Regarding the difficult situation the country faces, Francis said: “Your dear country has for too long been affected by a violent situation and by insecurity of which many of you have been innocent victims. The goal of my visit is, above all, to bring you, in the name of Christ, the comfort of consolation and hope. I hope with all my heart that my visit may contribute, in one way or another, to alleviate your wounds and to favour conditions for a better, more serene future for Central Africa and all its inhabitants.”
Reminding them of the theme of his visit – “Let us pass to the other side” – Francis said it invites Christian communities “to look ahead with determination and encourages each person to renew their own relationship with God and with their brothers and sisters to build a new, more just and fraternal world”.
The video message to Kenyans and Ugandans
In his video message to the people of Kenya and Uganda, the Pope underlined that the Gospel “commands us to open our hearts to others, especially the poor and those in need”. The Pope affirmed: “I look forward to this time we will have together. I am coming as a minister of the Gospel, to proclaim the love of Jesus Christ and his message of reconciliation, forgiveness and peace.” Francis said he wishes “to encounter all the people of Kenya and Uganda, and to offer everyone a word of encouragement. We are living at a time when religious believers, and persons of good will everywhere, are called to foster mutual understanding and respect, and to support each other as members of our one human family.”

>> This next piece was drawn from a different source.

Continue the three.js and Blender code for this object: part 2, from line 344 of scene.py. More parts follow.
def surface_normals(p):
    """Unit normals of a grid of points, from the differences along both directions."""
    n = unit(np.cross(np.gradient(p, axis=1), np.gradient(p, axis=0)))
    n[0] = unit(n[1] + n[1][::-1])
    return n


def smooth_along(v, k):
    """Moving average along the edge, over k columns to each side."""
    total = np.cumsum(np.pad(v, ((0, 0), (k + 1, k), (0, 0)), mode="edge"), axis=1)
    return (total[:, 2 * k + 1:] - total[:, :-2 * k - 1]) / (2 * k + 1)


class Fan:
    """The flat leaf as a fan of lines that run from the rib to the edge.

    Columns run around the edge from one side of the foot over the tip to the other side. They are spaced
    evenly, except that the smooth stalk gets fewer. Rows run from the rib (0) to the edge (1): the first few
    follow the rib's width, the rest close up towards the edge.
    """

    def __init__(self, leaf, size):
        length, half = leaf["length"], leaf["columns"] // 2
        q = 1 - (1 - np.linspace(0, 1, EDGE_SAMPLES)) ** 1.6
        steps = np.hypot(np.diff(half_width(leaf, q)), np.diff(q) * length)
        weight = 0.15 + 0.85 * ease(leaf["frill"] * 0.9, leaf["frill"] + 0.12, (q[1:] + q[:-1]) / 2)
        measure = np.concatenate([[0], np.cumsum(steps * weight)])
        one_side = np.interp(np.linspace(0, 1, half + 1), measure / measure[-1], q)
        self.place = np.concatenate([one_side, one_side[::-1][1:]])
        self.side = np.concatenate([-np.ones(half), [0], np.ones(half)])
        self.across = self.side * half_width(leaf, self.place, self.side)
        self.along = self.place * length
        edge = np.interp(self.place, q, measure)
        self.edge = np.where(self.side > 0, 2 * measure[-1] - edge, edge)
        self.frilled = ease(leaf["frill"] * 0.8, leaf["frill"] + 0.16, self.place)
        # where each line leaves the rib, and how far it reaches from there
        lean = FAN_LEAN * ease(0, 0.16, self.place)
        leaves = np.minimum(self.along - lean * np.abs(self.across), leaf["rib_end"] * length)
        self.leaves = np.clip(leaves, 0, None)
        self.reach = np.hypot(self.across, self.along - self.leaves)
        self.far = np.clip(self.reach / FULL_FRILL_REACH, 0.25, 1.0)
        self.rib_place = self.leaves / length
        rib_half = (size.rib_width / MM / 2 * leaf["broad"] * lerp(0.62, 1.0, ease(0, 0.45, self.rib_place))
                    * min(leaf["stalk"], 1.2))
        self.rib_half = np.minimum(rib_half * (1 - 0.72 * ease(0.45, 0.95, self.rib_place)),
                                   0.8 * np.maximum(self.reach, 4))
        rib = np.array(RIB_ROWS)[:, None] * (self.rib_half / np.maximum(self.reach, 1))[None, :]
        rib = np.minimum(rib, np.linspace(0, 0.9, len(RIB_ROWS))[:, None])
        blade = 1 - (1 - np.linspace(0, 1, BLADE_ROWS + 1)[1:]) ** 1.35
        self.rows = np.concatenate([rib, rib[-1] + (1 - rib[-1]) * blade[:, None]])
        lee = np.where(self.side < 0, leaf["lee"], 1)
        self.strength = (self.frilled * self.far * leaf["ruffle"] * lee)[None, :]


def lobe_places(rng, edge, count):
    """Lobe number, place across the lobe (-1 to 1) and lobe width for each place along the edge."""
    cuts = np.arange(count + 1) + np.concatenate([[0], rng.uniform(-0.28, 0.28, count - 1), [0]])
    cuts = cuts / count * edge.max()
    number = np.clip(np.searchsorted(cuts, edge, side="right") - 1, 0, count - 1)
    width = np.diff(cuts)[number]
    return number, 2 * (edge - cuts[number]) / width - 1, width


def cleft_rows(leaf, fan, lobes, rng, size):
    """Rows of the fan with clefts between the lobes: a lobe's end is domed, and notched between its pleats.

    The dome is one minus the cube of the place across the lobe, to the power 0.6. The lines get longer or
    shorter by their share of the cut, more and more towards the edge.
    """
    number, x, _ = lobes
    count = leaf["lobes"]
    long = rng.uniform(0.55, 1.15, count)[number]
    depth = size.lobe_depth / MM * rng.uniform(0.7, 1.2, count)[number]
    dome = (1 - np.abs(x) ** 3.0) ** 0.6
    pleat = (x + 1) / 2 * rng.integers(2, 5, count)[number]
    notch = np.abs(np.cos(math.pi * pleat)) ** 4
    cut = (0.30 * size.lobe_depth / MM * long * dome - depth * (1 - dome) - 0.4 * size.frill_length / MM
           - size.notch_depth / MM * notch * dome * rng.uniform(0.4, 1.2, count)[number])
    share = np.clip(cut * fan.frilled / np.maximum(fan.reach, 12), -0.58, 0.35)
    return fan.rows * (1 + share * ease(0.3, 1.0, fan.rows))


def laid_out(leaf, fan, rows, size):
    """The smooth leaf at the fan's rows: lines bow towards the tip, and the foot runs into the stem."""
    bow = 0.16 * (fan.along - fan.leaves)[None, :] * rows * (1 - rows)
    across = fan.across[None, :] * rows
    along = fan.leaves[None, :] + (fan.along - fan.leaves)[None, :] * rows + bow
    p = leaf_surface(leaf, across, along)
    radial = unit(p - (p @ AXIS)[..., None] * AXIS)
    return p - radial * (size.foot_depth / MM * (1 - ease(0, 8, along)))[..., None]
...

He then announced that one of the key moments of his visit to Africa “will be my meetings with young people, who are your greatest resource and our most promising hope for a future of solidarity, peace and progress”.
The Bishop of Bangui is to present
the Pope’s message to the Muslim community
“We are going to Km5 to present the Holy Father’s video message on his trip to our country,” announced Dieudonné Nzapalainga, Archbishop of Bangui and President of the Episcopal Conference of the Central African Republic, speaking to Catholic news agency Fides.
“Km5 is the majority Muslim quarter of CAR’s capital, where there are tensions and incidents linked to the political situation that the Country has been experiencing since 2012. We will have a meeting to present the Pope's message with my friends of the religious platform for peace, formed by the Archbishop of Bangui, the President of the Central Islamic Council, Imam Oumar Kobine Layama and by the President of the Evangelical Alliance, Pastor Nicolas Guérékoyaméné-Gbangou. Together we continue to invite our faithful to nurture unity, cohesion and offer forgiveness to our brothers and sisters", said Mgr. Nzapalainga.
"The Pope's message is clear," Mgr. Nzapalainga told Fides. "It is a message of peace that regards all religions, ethnic groups and tribes. We are grateful to the Holy Father for his visit to the Central African people, made up of Catholics, Protestants, Muslims and animists. We are all ready to welcome Pope Francis so that he can bring hope and consolation", the Archbishop of Bangui concluded.